Is there a better solution? For example, a one that would not require to define Type every time a new nested type identifier comes along.

CodePudding user response：

You can't pass names around and look up types based on them without writing entire libraries or using compile-time reflection (which looks like c 26 at this point).

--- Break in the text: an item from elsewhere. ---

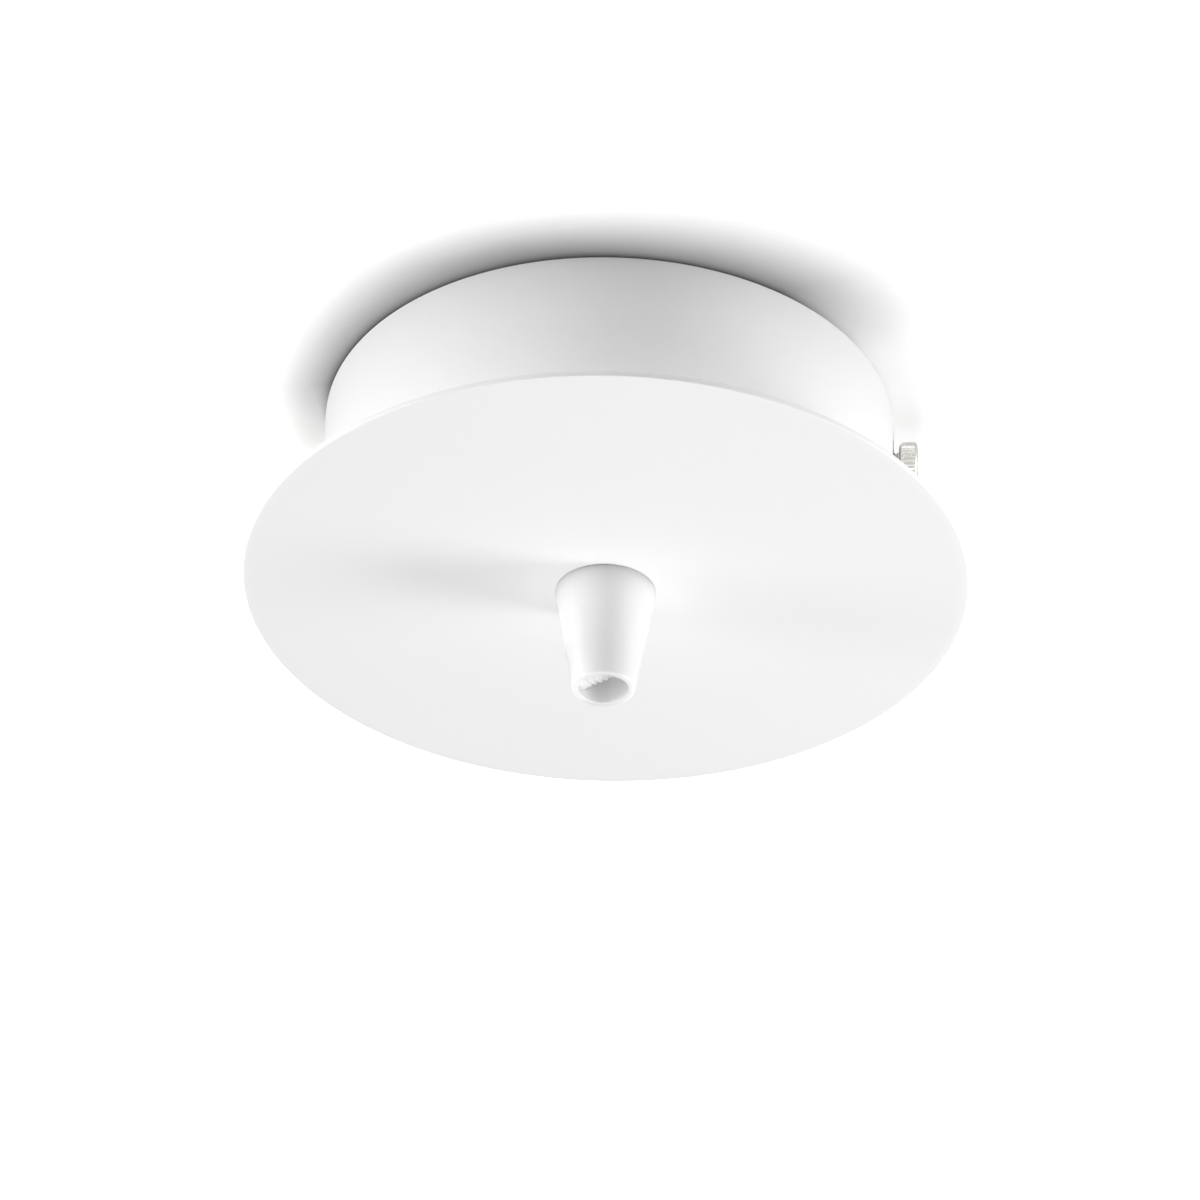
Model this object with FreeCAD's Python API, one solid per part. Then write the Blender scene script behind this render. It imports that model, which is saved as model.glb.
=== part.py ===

But you want to be able to pass around identifiers at compile time. Your int solution is a bit awkward; I'd suggest passing around templates that do the lookup:

template<class T>
using Type_x_t = typename T::Type_x;
template<class T>
using Type_y_t = typename T::Type_y;

etc

Then you can do:

template <typename T, template<class...> class U_t>
using Tp_type_t = U_t<T>;

static_assert(
  std::is_same_v<D1<A>::Type_x, Tp_type_t<D1<A>, Type_x_t>);
);

or:

static_assert(
  std::is_same_v<D1<A>::Type_x, Type_x_t<D1<A>>);
);

We pass around template Foo_t<> that maps T to T::Foo, then that acts as a "name" for a subtype.